** GIVEN MATERIAL **

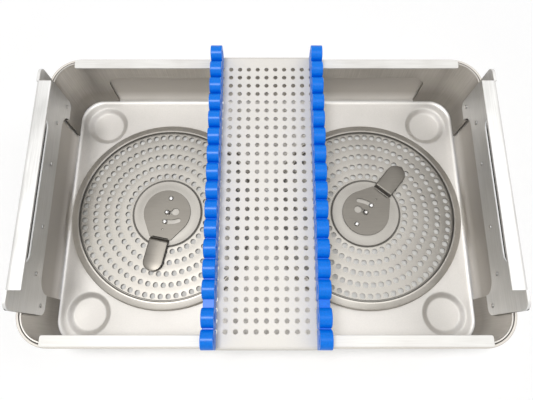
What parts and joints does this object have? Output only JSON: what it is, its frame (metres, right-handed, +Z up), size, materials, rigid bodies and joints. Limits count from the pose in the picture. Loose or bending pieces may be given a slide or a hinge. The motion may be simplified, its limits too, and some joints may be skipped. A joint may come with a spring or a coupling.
{
  "type": "sterilization container",
  "caption": "Deep-drawn steel container with filter ports under lever-locked perforated plates, a lift-out frame with hand slots, and a sliding perforated bridge with silicone strips.",
  "frame": {"origin": "middle of the plane that the four pressed feet stand on", "axes": "+Z up, +X to the right-hand end, +Y to the rear, away from the picture's camera"},
  "size_m": [0.4996, 0.306, 0.1325],
  "materials": {
    "pan_steel": "satin",
    "frame_steel": "brushed",
    "side_steel": "satin",
    "plate_steel": "satin",
    "lever_steel": "satin",
    "bridge_steel": "satin",
    "rivet_steel": "polished",
    "handle_steel": "polished",
    "silicone": "satin",
    "gasket": "matte",
    "paper": "matte"
  },
  "bodies": {
    "base": {"pan": "pan_steel", "centre_post_left": "rivet_steel", "centre_post_right": "rivet_steel", "filter_paper_left": "paper", "filter_paper_right": "paper", "handle_bracket_left": "handle_steel", "handle_bracket_right": "handle_steel", "bracket_rivet_left_1": "rivet_steel", "bracket_rivet_left_2": "rivet_steel", "bracket_rivet_left_3": "rivet_steel", "bracket_rivet_left_4": "rivet_steel", "bracket_rivet_right_1": "rivet_steel", "bracket_rivet_right_2": "rivet_steel", "bracket_rivet_right_3": "rivet_steel", "bracket_rivet_right_4": "rivet_steel"},
    "retention_left": {"retention_plate_left": "plate_steel", "filter_gasket_left": "gasket", "lever_pivot_left": "rivet_steel", "lever_guide_pin_left": "rivet_steel"},
    "retention_right": {"retention_plate_right": "plate_steel", "filter_gasket_right": "gasket", "lever_pivot_right": "rivet_steel", "lever_guide_pin_right": "rivet_steel"},
    "lever_left": {"lock_lever_left": "lever_steel"},
    "lever_right": {"lock_lever_right": "lever_steel"},
    "insert": {"frame_rear": "frame_steel", "frame_front": "frame_steel", "side_plate_left": "side_steel", "side_plate_right": "side_steel", "side_rivet_left_1": "rivet_steel", "side_rivet_left_2": "rivet_steel", "side_rivet_left_3": "rivet_steel", "side_rivet_left_4": "rivet_steel", "side_rivet_left_5": "rivet_steel", "side_rivet_left_6": "rivet_steel", "side_rivet_right_1": "rivet_steel", "side_rivet_right_2": "rivet_steel", "side_rivet_right_3": "rivet_steel", "side_rivet_right_4": "rivet_steel", "side_rivet_right_5": "rivet_steel", "side_rivet_right_6": "rivet_steel"},
    "bridge": {"bridge_plate": "bridge_steel", "bridge_strip_left": "silicone", "bridge_strip_right": "silicone"},
    "bail_left": {"handle_bail_left": "handle_steel"},
    "bail_right": {"handle_bail_right": "handle_steel"}
  },
  "joints": [
    {"name": "retention_left_turn", "type": "hinge", "parent": "base", "child": "retention_left", "pos_m": [-0.1152, 0, 0.0065], "axis": [0, 0, 1], "continuous": true},
    {"name": "retention_right_turn", "type": "hinge", "parent": "base", "child": "retention_right", "pos_m": [0.1152, 0, 0.0065], "axis": [0, 0, 1], "continuous": true},
    {"name": "lever_left_swing", "type": "hinge", "parent": "retention_left", "child": "lever_left", "pos_m": [-0.11159, 0.01712, 0.0134], "axis": [0, 0, -1], "range_deg": [0, 32]},
    {"name": "lever_right_swing", "type": "hinge", "parent": "retention_right", "child": "lever_right", "pos_m": [0.10414, -0.01356, 0.0134], "axis": [0, 0, -1], "range_deg": [0, 32]},
    {"name": "insert_lift", "type": "slide", "parent": "base", "child": "insert", "axis": [0, 0, 1], "range_m": [0, 0.1]},
    {"name": "bridge_slide", "type": "slide", "parent": "insert", "child": "bridge", "axis": [1, 0, 0], "range_m": [-0.145, 0.145]},
    {"name": "bail_left_swing", "type": "hinge", "parent": "base", "child": "bail_left", "pos_m": [-0.2428, 0, 0.0785], "axis": [0, 1, 0], "range_deg": [0, 90]},
    {"name": "bail_right_swing", "type": "hinge", "parent": "base", "child": "bail_right", "pos_m": [0.2428, 0, 0.0785], "axis": [0, -1, 0], "range_deg": [0, 90]}
  ]
}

** EXERCISE PROMPT **
Please output the entire listing exactly as it stands.

** RESULT OF THIS EXERCISE **
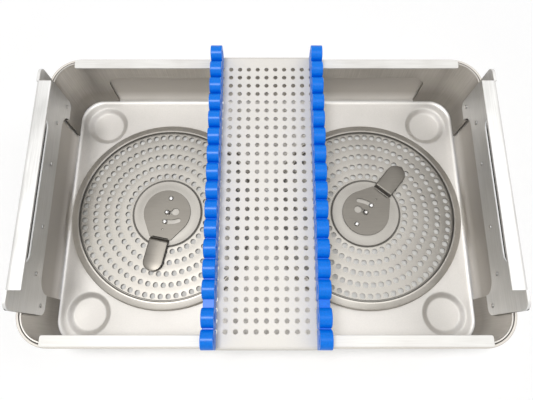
What parts and joints does this object have? Output only JSON: what it is, its frame (metres, right-handed, +Z up), size, materials, rigid bodies and joints. Limits count from the pose in the picture. Loose or bending pieces may be given a slide or a hinge. The motion may be simplified, its limits too, and some joints may be skipped. A joint may come with a spring or a coupling.
{
  "type": "sterilization container",
  "caption": "Deep-drawn steel container with filter ports under lever-locked perforated plates, a lift-out frame with hand slots, and a sliding perforated bridge with silicone strips.",
  "frame": {"origin": "middle of the plane that the four pressed feet stand on", "axes": "+Z up, +X to the right-hand end, +Y to the rear, away from the picture's camera"},
  "size_m": [0.4996, 0.306, 0.1325],
  "materials": {
    "pan_steel": "satin",
    "frame_steel": "brushed",
    "side_steel": "satin",
    "plate_steel": "satin",
    "lever_steel": "satin",
    "bridge_steel": "satin",
    "rivet_steel": "polished",
    "handle_steel": "polished",
    "silicone": "satin",
    "gasket": "matte",
    "paper": "matte"
  },
  "bodies": {
    "base": {"pan": "pan_steel", "centre_post_left": "rivet_steel", "centre_post_right": "rivet_steel", "filter_paper_left": "paper", "filter_paper_right": "paper", "handle_bracket_left": "handle_steel", "handle_bracket_right": "handle_steel", "bracket_rivet_left_1": "rivet_steel", "bracket_rivet_left_2": "rivet_steel", "bracket_rivet_left_3": "rivet_steel", "bracket_rivet_left_4": "rivet_steel", "bracket_rivet_right_1": "rivet_steel", "bracket_rivet_right_2": "rivet_steel", "bracket_rivet_right_3": "rivet_steel", "bracket_rivet_right_4": "rivet_steel"},
    "retention_left": {"retention_plate_left": "plate_steel", "filter_gasket_left": "gasket", "lever_pivot_left": "rivet_steel", "lever_guide_pin_left": "rivet_steel"},
    "retention_right": {"retention_plate_right": "plate_steel", "filter_gasket_right": "gasket", "lever_pivot_right": "rivet_steel", "lever_guide_pin_right": "rivet_steel"},
    "lever_left": {"lock_lever_left": "lever_steel"},
    "lever_right": {"lock_lever_right": "lever_steel"},
    "insert": {"frame_rear": "frame_steel", "frame_front": "frame_steel", "side_plate_left": "side_steel", "side_plate_right": "side_steel", "side_rivet_left_1": "rivet_steel", "side_rivet_left_2": "rivet_steel", "side_rivet_left_3": "rivet_steel", "side_rivet_left_4": "rivet_steel", "side_rivet_left_5": "rivet_steel", "side_rivet_left_6": "rivet_steel", "side_rivet_right_1": "rivet_steel", "side_rivet_right_2": "rivet_steel", "side_rivet_right_3": "rivet_steel", "side_rivet_right_4": "rivet_steel", "side_rivet_right_5": "rivet_steel", "side_rivet_right_6": "rivet_steel"},
    "bridge": {"bridge_plate": "bridge_steel", "bridge_strip_left": "silicone", "bridge_strip_right": "silicone"},
    "bail_left": {"handle_bail_left": "handle_steel"},
    "bail_right": {"handle_bail_right": "handle_steel"}
  },
  "joints": [
    {"name": "retention_left_turn", "type": "hinge", "parent": "base", "child": "retention_left", "pos_m": [-0.1152, 0, 0.0065], "axis": [0, 0, 1], "continuous": true},
    {"name": "retention_right_turn", "type": "hinge", "parent": "base", "child": "retention_right", "pos_m": [0.1152, 0, 0.0065], "axis": [0, 0, 1], "continuous": true},
    {"name": "lever_left_swing", "type": "hinge", "parent": "retention_left", "child": "lever_left", "pos_m": [-0.11159, 0.01712, 0.0134], "axis": [0, 0, -1], "range_deg": [0, 32]},
    {"name": "lever_right_swing", "type": "hinge", "parent": "retention_right", "child": "lever_right", "pos_m": [0.10414, -0.01356, 0.0134], "axis": [0, 0, -1], "range_deg": [0, 32]},
    {"name": "insert_lift", "type": "slide", "parent": "base", "child": "insert", "axis": [0, 0, 1], "range_m": [0, 0.1]},
    {"name": "bridge_slide", "type": "slide", "parent": "insert", "child": "bridge", "axis": [1, 0, 0], "range_m": [-0.145, 0.145]},
    {"name": "bail_left_swing", "type": "hinge", "parent": "base", "child": "bail_left", "pos_m": [-0.2428, 0, 0.0785], "axis": [0, 1, 0], "range_deg": [0, 90]},
    {"name": "bail_right_swing", "type": "hinge", "parent": "base", "child": "bail_right", "pos_m": [0.2428, 0, 0.0785], "axis": [0, -1, 0], "range_deg": [0, 90]}
  ]
}